Moles= mass/molar mass
Moles= 17.1/205 = 0.0834
So the molarity is…0.0834mol dm-3.

b) Moles (Amount) = conc. * vol.
Vol.= moles/ conc.
Vol. = 0.0834/17.1 = 4.88*10^-3 dm3

~*~*~*~*~*~*~*~

2) Write the equations first…it helps
CaCO3 + 2HCl --> CaCl2 +H2O +CO2
HCl + NaOH --> NaCl + H2O

Molar Mass of CaCO3 = 40 +12 +(3*16) = 100
Moles (amount) of HCl unreacted (i.e. the excess) = Moles of NaOH used…as it is a 1 to 1 ratio.

Moles of NaOH= conc. * vol.
= 0.1 * 0.0248= 2.48*10^-3 moles
This is amount is equal to the no. moles in the excess/unreacted HCl. To find the moles that DID react…we have to find the amount in the original and then subtract the two.

Moles in Original HCL= conc. * vol.
= 0.2 * 0.1 = 0.02 moles
So the amount of moles of HCl that did react with the CaCO3.= original unreacted
= 0.02 2.48*10^-3 = 0.01752 moles

Now that we found the amount of moles of HCl that reacted with CaCO3 , we can find the moles of the CaCO3, since the ratio of CaCO3 to HCl is 1:2
CaCO3 : HCl
1 : 2
x : 0.01752 Cross Multiply

= 0.01752/2 = 8.76*10^-3 moles of CaCO3 reacted.
Now we have to find the mass that reacted…
Mass= moles * molar mass
Mass= 8.76*10^-3 * 100 = 0.0876 grams

To find the percentage (purity) of CaCO3 in limestone =
(Mass of CaCO3 in sample / mass of the given sample)*100
= (0.876/1) *100 = 87.6%

:biggrin:

Plz feel free to correct any mistakes I might have made... :tongue:


I get the same answer also.
Reply 4
urban_flavaz
i need sum serious help with all these calculations.....i understand bits but am finding it hard to do back titrations, and sum other parts.....

like this question.......a solution of barium hydroxide contains 17.1g dm-3.
calculate its molarity........and the volume of this barium hydroxide solution which would be required to react exactly with 25cm3 of a solution containing 12g of ethanoic acid. CH3COOH per litre.
isnt 17.1g dm-3 the concentration? why does it wnt me 2 calculate the molarity then? if not, then do i simply do 17.1g dm-3 divide RMM?

here is a back titration example:

1.0g of limestone is allowed to react with 100cm3 of 0.2M HCL solution. when the reaction was complete the excess acid remaining required 24.8cm3 of 0.1M NaOH solution for neutralisation. calculate the percentage of calcium carbonate in the limestone.

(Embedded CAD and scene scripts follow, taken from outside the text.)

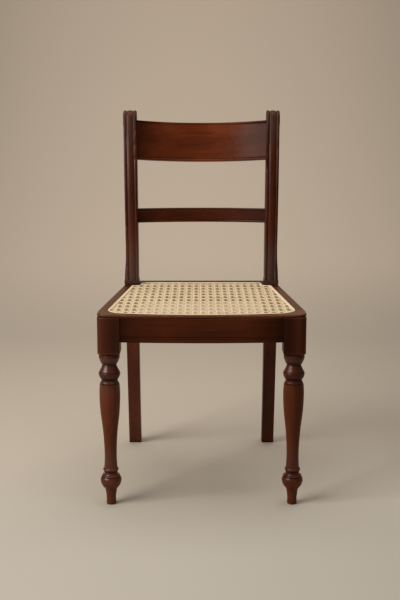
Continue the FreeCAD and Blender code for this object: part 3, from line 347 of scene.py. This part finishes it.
def makeSteel(name):
    look = steelLook
    finish = Finish(name)
    stain = finish.noise(finish.objectPlace(), look["stainScale"], 3.0)
    finish.put("Base Color", finish.mixColours(stain, colour(look["tone"]), colour(look["worn"])))
    finish.put("Metallic", 1.0)
    finish.put("Roughness", look["roughness"] + stain * look["stainRoughness"])
    return finish.material


plainWood = makePlainWood("plain_wood")
screwSteel = makeSteel("screw_steel")
for end in ("front", "rear"):
    for hand in ("left", "right"):
        dress("corner_block_" + end + "_" + hand, plainWood)
dress("corner_block_screws", screwSteel)
dress("seat_frame_screws", screwSteel)
print("blocks and screws dressed")


# Cane seat: woven strands and the crowned strip that covers their ends

caneSeat = {
    "seed": 31,
    "columnPitch": 0.01757,
    "columnStart": -0.00445,
    "columnReach": 13,
    "strandWidth": 0.0037,
    "pairSpacing": 0.0044,
    "rowPitch": 0.0385,
    "rowStart": 0.0690,
    "rowReach": 9,
    "rowWidth": 0.0056,
    "rowSpacing": 0.0064,
    "slantWidth": 0.0028,
    "slantReach": 24,
    "bridgeWidth": 0.0032,
    "edgeInset": 0.0064,
    "edgeRun": 0.1,
    "edgeLift": 1.8,
    "strandThickness": 0.0005,
    "layerHeight": 0.00065,
    "crown": 0.00016,
    "stepLength": 0.0045,
    "endInset": 0.0022,
    "frontX": 0.21215,
    "frontBow": 0.016,
    "cornerWidth": 0.035,
    "cornerLength": 0.047,
    "cornerBulge": 0.196,
    "cornerRadius": 0.0431,
    "rearX": 0.17740,
    "sideSlope": 0.111,
    "notchX": 0.1546,
    "notchDepth": 0.044,
    "notchRadius": 0.0125,
    "arcSteps": 12,
    "weldReach": 0.00001,
}
bindingSection = [
    # inset from the cane's edge, height over the strip's foot
    (0.0002, 0.0), (0.0006, 0.0008), (0.0015, 0.00125), (0.0026, 0.0014),
    (0.0037, 0.00125), (0.0046, 0.0008), (0.0050, 0.0),
]
caneLook = {
    "paleTone": (0.87, 0.70, 0.455),
    "warmTone": (0.72, 0.535, 0.310),
    "brownTone": (0.42, 0.26, 0.12),
    "streakStretch": (6.0, 40.0, 1.0),
    "streakScale": 1.6,
    "streakRough": 0.6,
    "patchScale": 26.0,
    "wearScale": 9.0,
    "streakWarmth": 0.5,
    "patchWarmth": 0.35,
    "strandWarmth": 0.4,
    "coolness": 0.30,
    "brownPatches": 0.6,
    "brownStreaks": 0.4,
    "brownStart": 0.56,
    "brownEnd": 0.74,
    "brownCover": 0.35,
    "edgePower": 6.0,
    "edgeCover": 0.5,
    "roughness": 0.42,
    "streakRoughness": 0.2,
    "wearRoughness": 0.1,
    "bumpStrength": 0.25,
    "bumpDepth": 0.0002,
}


def bowed(first, last, bulge):
    # places on an arc whose middle stands off its chord by a share of the chord
    if bulge == 0:
        return [first]
    steps = caneSeat["arcSteps"]
    chord = last - first
    outward = Vector((chord.y, -chord.x)).normalized()
    rise = bulge * chord.length
    radius = (chord.length ** 2 / 4 + rise ** 2) / (2 * abs(rise))
    centre = (first + last) / 2 + outward * (rise - math.copysign(radius, rise))
    reach = math.copysign(2 * math.asin(chord.length / (2 * radius)), rise)
    places = []
    for step in range(steps):
        spoke = first - centre
        spoke.rotate(Matrix.Rotation(reach * step / steps, 2))
        places.append(centre + spoke)
    return places


def caneOutline(inset):
    # the cane's edge drawn in by inset, anticlockwise from above
    values = caneSeat
    low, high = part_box("cane_panel")
    quarter = (math.sqrt(2) - 1) / 2
    shrink = 1 - inset / values["cornerRadius"]
    frontX = values["frontX"] - inset
    cornerX = frontX - values["cornerWidth"] * shrink
    cornerY = low[1] + values["frontBow"] + inset
    rearX = values["rearX"] - inset * (1 - values["sideSlope"])
    rearY = high[1] - values["notchDepth"] - inset
    notchX = values["notchX"] - inset
    radius = values["notchRadius"]
    right = [
        # corner, and the bulge of the edge that leads to it
        (cornerX, cornerY, values["frontBow"] / (2 * cornerX)),
        (frontX, cornerY + values["cornerLength"] * shrink, values["cornerBulge"]),
        (rearX, rearY, 0),
        (notchX + radius + inset, rearY, 0),
        (notchX, rearY + radius + inset, -quarter),
        (notchX, high[1] - radius, 0),
        (notchX - radius + inset, high[1] - inset, quarter),
    ]
    bulges = [corner[2] for corner in right[1:]] + [0]
    left = [(-corner[0], corner[1], bulge) for corner, bulge in zip(right, bulges)]
    corners = right + left[::-1]
    places = []
    for index, (x, y, bulge) in enumerate(corners):
        before = corners[index - 1]
        places += bowed(Vector(before[:2]), Vector((x, y)), bulge)
    return places


def insideRuns(place, way, outline):
    # the stretches of a straight line that lie inside the outline
    meets = []
    for index, corner in enumerate(outline):
        before = outline[index - 1]
        first = way.cross(before - place)
        second = way.cross(corner - place)
        if (first > 0) != (second > 0):
            meets.append(way.dot(before.lerp(corner, first / (first - second)) - place))
    meets.sort()
    return list(zip(meets[::2], meets[1::2]))


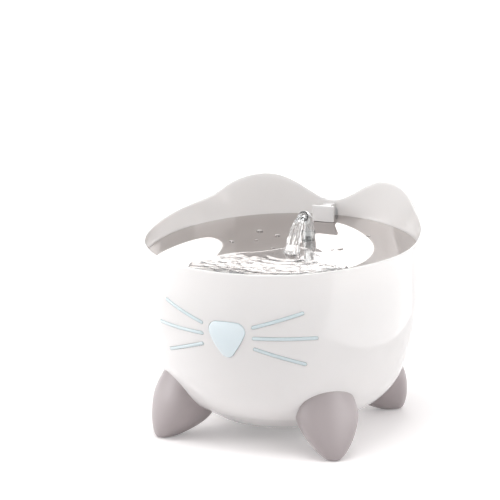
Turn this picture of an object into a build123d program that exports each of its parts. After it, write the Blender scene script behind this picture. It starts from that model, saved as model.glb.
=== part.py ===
from build123d import *

import os
from math import atan2, cos, radians, sin, sqrt

# Round pet water fountain: a moulded bowl with two ears on its rim, a light-up face, four
# ear-shaped feet, a steel drinking dish, a filter cartridge in its tray and a small pump.
# Millimetres, +Z up, origin on the floor under the middle of the bowl, face towards -Y.
# Angles round the bowl run from the face (0) towards +X (90) and the back (180).

# ---- bowl ----
BOWL_R = 122.0            # outer radius at the rim
BOWL_UNDERSIDE_Z = 12.0   # height of the flat underside above the floor
FLOOR_SET_IN = 70.0       # edge of the flat underside, in from the rim
FLOOR_R = BOWL_R - FLOOR_SET_IN
CORNER_R = 20.0           # bend from the underside into the cone
CONE_ANGLE = 30.5         # slope of the cone, from horizontal
CONE_LENGTH = 24.2
BELLY_R = 53.0            # bend from the cone into the belly
BELLY_END_ANGLE = 66.5    # slope where the belly meets the long upper curve
WALL = 2.6
BLANK_TOP_Z = 215.0       # height of the bowl before its rim is cut
LIP_FILLET = 1.1
# Rim height at stations round one half of the bowl: (angle, height).
RIM_STATIONS = (
    (0, 161.5), (30, 162.6), (60, 166.3), (90, 171.4), (106, 177.2), (118, 182.0),
    (126, 186.8), (134, 196.0), (142, 201.6), (150, 203.5), (158, 200.6), (167, 191.2),
    (174, 183.0), (180, 180.0),
)

# ---- drinking dish ----
DISH_Z = 156.0            # height of the dish's edge plane on the bowl's axis
DISH_TILT = 5.0           # the dish slopes down to the front
DISH_SHEET = 1.0
DISH_GAP = 0.9            # gap between the dish's edge and the bowl's wall
DISH_R = BOWL_R - WALL - DISH_GAP
DISH_FLANGE_W = 3.5       # width of the flat flange round the dish
DISH_FLANGE_R = DISH_R - DISH_FLANGE_W
DISH_BEND_R = 80.0        # radius where the dish's curve turns from hollow to crown
DISH_FLAT_R = 40.0        # radius of the flat middle
DISH_DEPTH = 9.0
DRAIN_SLOTS = 9
DRAIN_SLOT_L = 11.0
DRAIN_SLOT_W = 2.6
DRAIN_FROM_EDGE = 18.5    # middle of the drain slots, in from the dish's edge
DRAIN_R = DISH_R - DRAIN_FROM_EDGE
DRAIN_PITCH = 9.0         # degrees between drain slots
LEDGE_SET_BACK = 0.4      # the ledge under the flange stops short of the dish's curve
LEDGE_R = DISH_FLANGE_R + LEDGE_SET_BACK
LEDGE_H = 3.0

# ---- cord duct at the back ----
DUCT_W = 9.0              # outer width of the duct
DUCT_FROM_WALL = 25.5     # face of the cord cover, in from the bowl's outer radius
DUCT_FRONT_Y = BOWL_R - DUCT_FROM_WALL
DUCT_WALL = 1.8
DUCT_GAP = 0.6            # gap between the duct and the dish's notch
DUCT_RIB_D = 14.0         # reach of the cord ribs, in from the bowl's outer radius
DUCT_RIB_BOTTOM_Z = 60.0
COVER_W = 21.0            # upright plate at the front of the duct
COVER_T = 3.2
CORD_HOLE_R = 4.5
CORD_HOLE_Z = DISH_Z + 12.5
DUCT_TOP_Z = CORD_HOLE_Z + 9.5
DUCT_BOTTOM_Z = CORD_HOLE_Z - 17.5
GROMMET_BORE_R = 2.6
GROMMET_FLANGE_R = 6.4
GROMMET_FLANGE_T = DISH_GAP - 0.15   # thinner than the gap, so that the dish lifts past the flange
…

could sum 1 plz explain how 2 do these step by step...am v.confused. thank u


You should read a book called Calculations in AS/A Level Chemistry by Jim Clark.

The back titrations are quite easy really and I will try to explain it:

In the above question they said they had a known mass of limestone which they weighted but the problem is we don't know how much CaCO3 is in there do we? So the way to solve this is to do a titration. As we know how CaCO3 reacts with an acid. Think of it as though you are actually doing the experiment, you don't know accurately how much acid you need to add (as you don't know the purity of the limestone, the mass of CaCO3. Therefore you would use an indicator and keep adding the acid until it was in excess. The problem is now you don't know how much is in excess, so therefore you titrate the solution again against a standard solution of NaOH.

You know the number of moles of NaOH, as you added it, you know that HCl reacts with a 1:1 ratio. So the number of moles of NaOH, is the number of moles left over and because of the ratio mentioned above you also know the number of moles of HCl left over. Therefore you can calculate the number of moles of HCl which actually reacted by substracting the moles of excess HCl (you added this the first time) from the number of moles left over of HCl. Therefore you know the number of moles of HCl that reacted exactly. You know CaCO3 and HCl react in a 1:2 ratio so you half the number of moles of HCl that reacted then you calculate the mass of CaCO3 by multiplying the numbers of moles of CaC03 by its relative atomic mass. Then bingo! You have the mass of CaCO3 in the limestone, therefore you can calculate % mass by dividing the mass of CaCO3 by the mass of limestone and multiplying by a 100.

I hope this helps I used to find this hard at first.

PS: I apologise for any errors above.